*Your objective*: Output exactly the lines that run from the line containing "moulded_body();" through the line containing "for node in", with both ends included.

________________

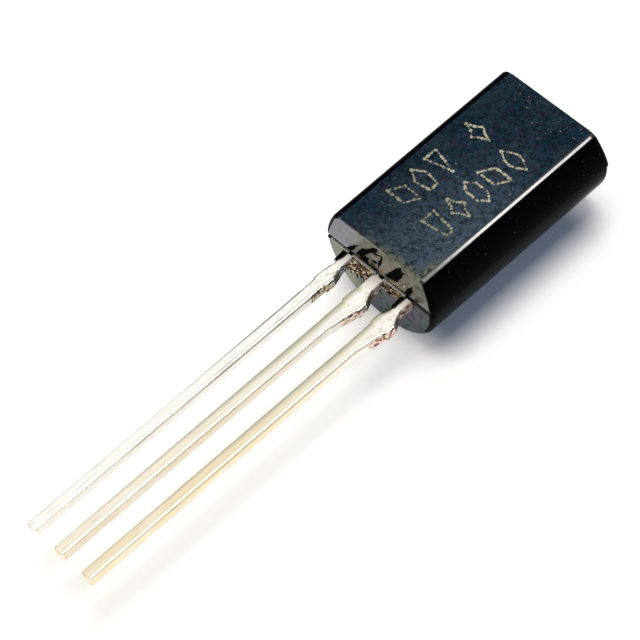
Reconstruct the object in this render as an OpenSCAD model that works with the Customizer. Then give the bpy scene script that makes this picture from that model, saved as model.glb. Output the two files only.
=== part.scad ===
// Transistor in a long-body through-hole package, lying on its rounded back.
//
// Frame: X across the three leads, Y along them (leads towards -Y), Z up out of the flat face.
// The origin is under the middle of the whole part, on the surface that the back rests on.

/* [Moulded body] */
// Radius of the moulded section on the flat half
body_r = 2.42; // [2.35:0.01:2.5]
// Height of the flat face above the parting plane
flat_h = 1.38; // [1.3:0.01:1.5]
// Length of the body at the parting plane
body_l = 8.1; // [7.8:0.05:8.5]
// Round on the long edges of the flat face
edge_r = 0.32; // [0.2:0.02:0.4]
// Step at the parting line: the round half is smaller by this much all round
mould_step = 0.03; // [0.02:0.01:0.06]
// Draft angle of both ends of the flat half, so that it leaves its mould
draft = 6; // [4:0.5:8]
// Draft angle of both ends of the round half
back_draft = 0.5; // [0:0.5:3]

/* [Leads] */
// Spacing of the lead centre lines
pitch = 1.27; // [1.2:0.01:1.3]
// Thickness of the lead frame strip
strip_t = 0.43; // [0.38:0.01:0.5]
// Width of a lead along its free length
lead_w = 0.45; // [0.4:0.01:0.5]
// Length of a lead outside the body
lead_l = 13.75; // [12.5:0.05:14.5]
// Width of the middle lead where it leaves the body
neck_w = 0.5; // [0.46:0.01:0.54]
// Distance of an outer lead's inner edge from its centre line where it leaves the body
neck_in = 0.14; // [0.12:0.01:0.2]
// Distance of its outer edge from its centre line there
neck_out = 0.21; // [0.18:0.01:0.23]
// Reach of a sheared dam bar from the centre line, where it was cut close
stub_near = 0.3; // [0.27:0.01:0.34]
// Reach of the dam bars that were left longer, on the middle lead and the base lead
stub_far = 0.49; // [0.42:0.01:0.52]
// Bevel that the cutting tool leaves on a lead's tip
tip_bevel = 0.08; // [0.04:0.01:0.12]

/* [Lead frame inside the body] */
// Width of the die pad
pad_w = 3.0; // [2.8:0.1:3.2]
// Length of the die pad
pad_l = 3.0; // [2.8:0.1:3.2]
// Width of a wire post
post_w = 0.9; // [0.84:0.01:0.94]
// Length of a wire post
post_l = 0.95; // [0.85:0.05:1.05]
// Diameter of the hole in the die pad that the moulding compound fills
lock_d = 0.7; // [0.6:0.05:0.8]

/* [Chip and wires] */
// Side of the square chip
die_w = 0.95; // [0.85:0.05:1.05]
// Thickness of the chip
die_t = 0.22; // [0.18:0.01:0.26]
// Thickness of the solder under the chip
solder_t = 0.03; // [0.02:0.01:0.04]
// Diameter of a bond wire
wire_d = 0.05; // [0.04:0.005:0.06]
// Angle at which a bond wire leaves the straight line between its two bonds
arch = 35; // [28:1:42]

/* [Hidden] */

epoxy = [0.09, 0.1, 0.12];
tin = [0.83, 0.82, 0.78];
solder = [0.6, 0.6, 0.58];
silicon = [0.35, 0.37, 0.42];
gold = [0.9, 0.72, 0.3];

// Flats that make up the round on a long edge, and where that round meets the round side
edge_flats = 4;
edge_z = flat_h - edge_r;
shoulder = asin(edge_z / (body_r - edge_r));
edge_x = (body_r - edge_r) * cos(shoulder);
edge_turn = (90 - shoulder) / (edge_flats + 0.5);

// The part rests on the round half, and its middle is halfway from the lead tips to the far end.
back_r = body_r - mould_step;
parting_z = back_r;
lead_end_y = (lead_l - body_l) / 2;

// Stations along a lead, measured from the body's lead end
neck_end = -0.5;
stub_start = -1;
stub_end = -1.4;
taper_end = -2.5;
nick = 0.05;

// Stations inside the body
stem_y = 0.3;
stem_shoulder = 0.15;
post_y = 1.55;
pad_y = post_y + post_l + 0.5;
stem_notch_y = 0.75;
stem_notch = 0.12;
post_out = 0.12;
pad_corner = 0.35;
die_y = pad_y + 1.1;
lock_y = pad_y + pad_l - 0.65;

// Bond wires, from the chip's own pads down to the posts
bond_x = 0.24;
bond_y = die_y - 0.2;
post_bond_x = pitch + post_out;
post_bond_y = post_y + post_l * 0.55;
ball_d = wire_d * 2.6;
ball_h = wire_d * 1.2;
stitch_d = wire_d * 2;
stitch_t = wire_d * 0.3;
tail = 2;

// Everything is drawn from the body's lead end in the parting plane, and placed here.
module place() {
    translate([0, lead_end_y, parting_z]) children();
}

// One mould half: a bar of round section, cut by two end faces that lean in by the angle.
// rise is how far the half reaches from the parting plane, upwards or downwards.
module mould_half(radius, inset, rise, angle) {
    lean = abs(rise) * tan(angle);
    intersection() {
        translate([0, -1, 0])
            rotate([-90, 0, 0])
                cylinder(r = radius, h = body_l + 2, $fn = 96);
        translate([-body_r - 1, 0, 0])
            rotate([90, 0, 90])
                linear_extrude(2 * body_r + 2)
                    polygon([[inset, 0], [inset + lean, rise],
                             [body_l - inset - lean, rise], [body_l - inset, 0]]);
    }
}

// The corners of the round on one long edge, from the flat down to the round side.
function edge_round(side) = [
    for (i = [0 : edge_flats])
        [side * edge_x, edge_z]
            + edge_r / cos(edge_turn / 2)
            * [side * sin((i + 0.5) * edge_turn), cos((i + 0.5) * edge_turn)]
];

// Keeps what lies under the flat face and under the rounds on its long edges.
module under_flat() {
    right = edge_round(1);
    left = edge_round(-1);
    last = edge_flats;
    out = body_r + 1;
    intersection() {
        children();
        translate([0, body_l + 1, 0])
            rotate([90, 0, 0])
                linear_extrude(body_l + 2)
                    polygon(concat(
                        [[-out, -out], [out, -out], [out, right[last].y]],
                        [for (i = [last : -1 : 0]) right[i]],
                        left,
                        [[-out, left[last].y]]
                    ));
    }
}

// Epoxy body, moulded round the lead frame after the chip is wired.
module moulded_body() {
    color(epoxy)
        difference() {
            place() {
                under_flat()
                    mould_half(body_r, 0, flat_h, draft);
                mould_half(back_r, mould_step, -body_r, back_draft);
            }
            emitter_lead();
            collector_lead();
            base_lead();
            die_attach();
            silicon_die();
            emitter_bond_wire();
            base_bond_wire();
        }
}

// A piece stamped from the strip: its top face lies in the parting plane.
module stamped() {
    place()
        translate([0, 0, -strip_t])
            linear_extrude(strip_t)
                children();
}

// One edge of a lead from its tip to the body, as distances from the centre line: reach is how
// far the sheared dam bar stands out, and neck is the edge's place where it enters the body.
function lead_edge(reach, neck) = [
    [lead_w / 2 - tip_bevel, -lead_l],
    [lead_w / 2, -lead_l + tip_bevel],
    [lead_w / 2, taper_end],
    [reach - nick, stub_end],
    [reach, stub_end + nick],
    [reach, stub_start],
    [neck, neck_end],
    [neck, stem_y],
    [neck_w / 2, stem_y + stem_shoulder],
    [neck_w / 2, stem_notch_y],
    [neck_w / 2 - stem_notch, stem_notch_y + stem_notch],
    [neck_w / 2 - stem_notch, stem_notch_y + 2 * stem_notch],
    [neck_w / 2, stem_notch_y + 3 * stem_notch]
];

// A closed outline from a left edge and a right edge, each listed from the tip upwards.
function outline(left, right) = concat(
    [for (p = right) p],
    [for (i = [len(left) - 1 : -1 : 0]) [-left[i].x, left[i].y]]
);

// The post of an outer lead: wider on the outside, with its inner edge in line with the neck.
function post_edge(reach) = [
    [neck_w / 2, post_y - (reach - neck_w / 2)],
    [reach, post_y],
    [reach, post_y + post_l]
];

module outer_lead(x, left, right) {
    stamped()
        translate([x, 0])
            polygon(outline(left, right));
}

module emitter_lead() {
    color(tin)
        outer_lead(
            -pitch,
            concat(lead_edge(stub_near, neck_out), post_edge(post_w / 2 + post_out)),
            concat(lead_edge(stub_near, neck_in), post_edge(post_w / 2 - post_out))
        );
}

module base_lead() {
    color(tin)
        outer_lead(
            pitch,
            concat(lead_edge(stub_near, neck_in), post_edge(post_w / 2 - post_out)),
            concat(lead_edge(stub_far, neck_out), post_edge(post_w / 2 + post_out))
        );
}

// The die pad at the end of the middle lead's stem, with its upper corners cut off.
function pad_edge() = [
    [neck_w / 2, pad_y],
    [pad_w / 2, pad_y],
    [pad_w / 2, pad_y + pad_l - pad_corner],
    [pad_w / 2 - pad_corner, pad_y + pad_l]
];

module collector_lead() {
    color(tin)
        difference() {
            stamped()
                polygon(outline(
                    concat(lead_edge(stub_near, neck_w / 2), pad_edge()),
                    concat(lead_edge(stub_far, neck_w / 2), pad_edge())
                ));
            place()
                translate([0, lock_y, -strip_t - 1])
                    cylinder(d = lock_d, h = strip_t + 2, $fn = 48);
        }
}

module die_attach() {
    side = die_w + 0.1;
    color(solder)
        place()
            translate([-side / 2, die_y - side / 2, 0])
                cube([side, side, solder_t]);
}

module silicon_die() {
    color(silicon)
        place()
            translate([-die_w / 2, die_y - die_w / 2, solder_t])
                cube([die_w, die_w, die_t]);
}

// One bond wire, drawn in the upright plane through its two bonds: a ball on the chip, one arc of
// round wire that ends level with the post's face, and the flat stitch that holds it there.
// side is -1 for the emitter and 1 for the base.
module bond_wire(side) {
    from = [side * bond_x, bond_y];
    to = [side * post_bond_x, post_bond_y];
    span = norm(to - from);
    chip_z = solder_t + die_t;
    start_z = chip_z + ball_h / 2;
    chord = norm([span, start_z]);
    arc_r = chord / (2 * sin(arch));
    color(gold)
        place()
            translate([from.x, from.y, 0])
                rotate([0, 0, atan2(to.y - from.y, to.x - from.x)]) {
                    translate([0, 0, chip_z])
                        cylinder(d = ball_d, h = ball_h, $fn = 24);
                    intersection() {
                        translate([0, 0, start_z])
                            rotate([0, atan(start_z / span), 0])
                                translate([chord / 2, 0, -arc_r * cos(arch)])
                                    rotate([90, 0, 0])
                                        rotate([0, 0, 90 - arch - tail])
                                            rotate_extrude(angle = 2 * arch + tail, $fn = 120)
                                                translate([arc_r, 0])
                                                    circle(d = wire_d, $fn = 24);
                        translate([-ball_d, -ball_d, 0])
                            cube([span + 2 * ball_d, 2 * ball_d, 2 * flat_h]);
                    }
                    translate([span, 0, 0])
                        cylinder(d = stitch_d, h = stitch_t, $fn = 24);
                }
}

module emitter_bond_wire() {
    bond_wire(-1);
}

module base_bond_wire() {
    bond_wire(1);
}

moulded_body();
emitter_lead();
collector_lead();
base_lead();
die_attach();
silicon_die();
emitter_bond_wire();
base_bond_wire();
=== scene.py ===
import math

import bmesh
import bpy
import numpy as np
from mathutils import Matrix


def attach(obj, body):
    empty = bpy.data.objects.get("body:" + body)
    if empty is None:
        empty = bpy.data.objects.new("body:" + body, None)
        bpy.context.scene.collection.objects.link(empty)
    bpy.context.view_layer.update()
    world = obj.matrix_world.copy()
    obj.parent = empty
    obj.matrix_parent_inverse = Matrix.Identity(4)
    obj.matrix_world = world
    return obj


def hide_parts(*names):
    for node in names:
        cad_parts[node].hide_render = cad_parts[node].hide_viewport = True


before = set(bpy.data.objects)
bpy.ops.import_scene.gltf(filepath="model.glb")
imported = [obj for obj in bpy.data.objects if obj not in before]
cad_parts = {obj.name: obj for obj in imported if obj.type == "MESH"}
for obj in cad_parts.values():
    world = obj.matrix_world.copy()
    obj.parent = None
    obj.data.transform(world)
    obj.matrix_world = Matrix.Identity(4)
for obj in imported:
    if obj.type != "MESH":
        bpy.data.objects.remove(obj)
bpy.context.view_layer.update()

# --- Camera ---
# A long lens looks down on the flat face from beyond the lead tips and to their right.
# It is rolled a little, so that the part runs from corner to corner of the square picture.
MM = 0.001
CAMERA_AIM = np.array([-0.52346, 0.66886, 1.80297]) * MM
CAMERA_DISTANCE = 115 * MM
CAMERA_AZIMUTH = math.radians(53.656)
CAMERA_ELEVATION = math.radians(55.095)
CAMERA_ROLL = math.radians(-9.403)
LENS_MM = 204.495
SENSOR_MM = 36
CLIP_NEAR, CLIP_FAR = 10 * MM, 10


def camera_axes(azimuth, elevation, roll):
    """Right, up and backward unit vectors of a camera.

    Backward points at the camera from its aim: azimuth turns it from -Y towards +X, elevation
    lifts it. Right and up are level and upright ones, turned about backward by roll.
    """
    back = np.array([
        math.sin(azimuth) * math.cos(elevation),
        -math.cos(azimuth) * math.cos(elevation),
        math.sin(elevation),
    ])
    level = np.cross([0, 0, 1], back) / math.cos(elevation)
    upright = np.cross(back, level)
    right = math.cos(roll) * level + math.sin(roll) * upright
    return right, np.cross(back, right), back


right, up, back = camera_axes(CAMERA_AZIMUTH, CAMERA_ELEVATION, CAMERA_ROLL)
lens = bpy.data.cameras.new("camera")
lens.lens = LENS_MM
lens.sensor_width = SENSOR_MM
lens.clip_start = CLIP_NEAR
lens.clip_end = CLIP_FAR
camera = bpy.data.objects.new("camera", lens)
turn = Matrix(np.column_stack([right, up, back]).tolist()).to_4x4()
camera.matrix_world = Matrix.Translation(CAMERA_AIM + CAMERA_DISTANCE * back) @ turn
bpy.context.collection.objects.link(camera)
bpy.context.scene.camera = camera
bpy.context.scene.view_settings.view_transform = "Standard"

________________

*Result*:
moulded_body();
emitter_lead();
collector_lead();
base_lead();
die_attach();
silicon_die();
emitter_bond_wire();
base_bond_wire();
=== scene.py ===
import math

import bmesh
import bpy
import numpy as np
from mathutils import Matrix


def attach(obj, body):
    empty = bpy.data.objects.get("body:" + body)
    if empty is None:
        empty = bpy.data.objects.new("body:" + body, None)
        bpy.context.scene.collection.objects.link(empty)
    bpy.context.view_layer.update()
    world = obj.matrix_world.copy()
    obj.parent = empty
    obj.matrix_parent_inverse = Matrix.Identity(4)
    obj.matrix_world = world
    return obj


def hide_parts(*names):
    for node in names:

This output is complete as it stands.